> _COLLECTED MATERIAL_
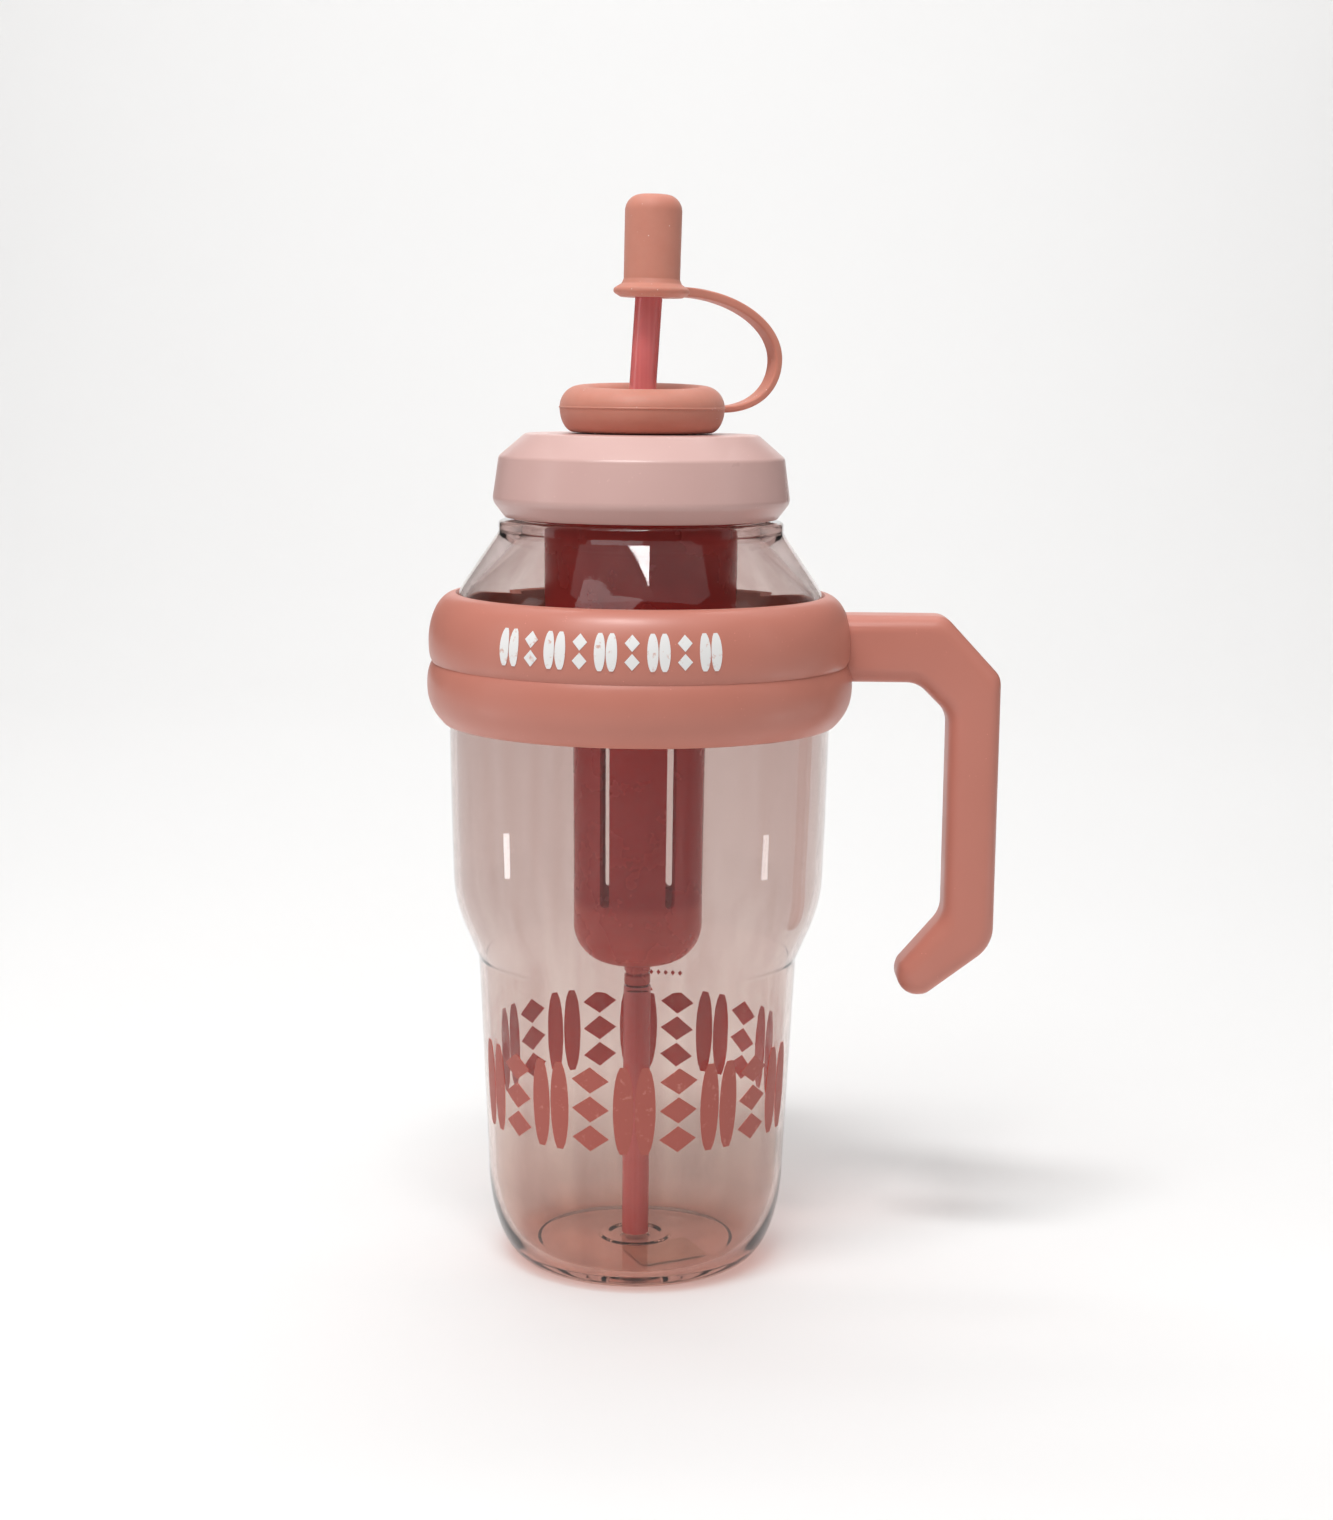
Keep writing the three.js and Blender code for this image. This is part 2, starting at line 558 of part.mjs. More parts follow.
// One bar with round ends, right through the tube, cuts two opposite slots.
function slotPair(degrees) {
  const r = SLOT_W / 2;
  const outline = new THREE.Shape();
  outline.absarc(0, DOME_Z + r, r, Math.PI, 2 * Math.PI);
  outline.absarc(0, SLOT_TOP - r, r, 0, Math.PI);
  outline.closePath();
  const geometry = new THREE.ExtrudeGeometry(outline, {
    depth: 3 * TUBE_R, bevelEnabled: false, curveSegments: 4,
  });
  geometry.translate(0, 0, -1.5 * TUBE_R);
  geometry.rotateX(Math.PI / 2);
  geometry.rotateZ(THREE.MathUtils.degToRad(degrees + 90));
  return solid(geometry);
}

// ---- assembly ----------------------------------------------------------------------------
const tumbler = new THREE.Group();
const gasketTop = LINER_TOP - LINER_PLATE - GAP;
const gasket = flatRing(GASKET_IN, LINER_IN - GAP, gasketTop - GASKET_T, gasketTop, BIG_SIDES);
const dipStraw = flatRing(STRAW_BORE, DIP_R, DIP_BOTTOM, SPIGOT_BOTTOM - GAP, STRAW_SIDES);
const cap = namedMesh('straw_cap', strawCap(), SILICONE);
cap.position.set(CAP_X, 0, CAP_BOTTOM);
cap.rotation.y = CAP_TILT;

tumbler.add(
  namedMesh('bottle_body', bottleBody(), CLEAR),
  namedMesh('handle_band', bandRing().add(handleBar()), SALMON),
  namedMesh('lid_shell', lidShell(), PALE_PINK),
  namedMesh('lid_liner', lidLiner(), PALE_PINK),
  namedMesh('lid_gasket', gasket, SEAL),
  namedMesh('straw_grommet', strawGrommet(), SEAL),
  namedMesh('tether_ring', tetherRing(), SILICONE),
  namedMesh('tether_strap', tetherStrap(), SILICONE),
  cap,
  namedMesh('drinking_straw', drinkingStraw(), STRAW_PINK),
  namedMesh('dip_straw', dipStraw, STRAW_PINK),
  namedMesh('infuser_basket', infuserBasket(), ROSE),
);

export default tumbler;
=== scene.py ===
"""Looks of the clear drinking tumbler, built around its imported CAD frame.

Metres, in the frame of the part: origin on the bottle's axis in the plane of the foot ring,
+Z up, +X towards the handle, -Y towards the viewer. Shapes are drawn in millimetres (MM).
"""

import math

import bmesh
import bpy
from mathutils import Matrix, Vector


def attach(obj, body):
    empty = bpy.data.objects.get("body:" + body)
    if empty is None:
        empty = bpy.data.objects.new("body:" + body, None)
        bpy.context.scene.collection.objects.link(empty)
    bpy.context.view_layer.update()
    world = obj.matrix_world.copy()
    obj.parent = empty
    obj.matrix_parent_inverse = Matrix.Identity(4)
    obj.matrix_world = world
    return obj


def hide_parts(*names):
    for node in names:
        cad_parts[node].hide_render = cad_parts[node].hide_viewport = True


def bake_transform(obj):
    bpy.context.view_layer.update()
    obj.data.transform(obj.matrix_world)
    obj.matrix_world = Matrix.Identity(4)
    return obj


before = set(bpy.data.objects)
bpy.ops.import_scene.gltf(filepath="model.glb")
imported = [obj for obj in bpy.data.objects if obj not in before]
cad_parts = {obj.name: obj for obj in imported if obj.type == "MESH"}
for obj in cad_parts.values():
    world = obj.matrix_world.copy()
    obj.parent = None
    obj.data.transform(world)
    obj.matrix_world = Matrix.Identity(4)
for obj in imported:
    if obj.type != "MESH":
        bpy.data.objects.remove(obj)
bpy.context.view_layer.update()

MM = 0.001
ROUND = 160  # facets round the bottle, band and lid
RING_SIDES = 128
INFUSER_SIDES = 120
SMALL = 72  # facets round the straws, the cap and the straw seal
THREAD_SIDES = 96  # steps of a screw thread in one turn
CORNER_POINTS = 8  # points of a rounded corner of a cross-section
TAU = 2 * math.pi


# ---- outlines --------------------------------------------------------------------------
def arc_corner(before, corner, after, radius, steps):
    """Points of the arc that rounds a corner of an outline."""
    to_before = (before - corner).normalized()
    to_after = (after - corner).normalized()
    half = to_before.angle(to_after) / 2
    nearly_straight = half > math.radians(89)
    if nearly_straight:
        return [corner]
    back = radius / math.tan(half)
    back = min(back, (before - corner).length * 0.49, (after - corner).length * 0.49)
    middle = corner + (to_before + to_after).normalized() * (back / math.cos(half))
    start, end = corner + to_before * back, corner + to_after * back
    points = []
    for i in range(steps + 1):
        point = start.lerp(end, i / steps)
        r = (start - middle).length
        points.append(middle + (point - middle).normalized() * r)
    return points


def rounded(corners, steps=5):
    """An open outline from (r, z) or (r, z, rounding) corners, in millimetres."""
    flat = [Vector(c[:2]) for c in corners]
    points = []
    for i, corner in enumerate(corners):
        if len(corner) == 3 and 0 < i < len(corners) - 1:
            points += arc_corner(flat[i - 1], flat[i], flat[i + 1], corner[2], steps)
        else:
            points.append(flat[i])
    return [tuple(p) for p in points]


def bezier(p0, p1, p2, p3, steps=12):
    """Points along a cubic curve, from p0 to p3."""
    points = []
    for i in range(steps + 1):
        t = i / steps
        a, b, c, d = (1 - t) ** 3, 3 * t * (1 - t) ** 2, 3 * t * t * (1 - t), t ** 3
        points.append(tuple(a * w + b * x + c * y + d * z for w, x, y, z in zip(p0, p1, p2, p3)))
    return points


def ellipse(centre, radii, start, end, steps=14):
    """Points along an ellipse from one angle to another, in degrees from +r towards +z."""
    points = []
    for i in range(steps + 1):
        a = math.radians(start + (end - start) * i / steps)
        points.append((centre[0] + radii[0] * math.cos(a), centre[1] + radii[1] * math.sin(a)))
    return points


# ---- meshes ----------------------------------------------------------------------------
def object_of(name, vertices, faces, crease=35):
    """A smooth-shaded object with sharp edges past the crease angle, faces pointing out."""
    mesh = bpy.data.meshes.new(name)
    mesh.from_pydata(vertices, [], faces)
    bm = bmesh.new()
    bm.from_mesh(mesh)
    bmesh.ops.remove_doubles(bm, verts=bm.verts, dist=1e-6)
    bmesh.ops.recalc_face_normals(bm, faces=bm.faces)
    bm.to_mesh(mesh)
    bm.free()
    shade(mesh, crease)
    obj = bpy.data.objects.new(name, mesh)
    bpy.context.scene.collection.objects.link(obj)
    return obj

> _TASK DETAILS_
Which lines contain the word "link"? Copy each one.

> _COMPLETE ANSWER_
        bpy.context.scene.collection.objects.link(empty)
    bpy.context.scene.collection.objects.link(obj)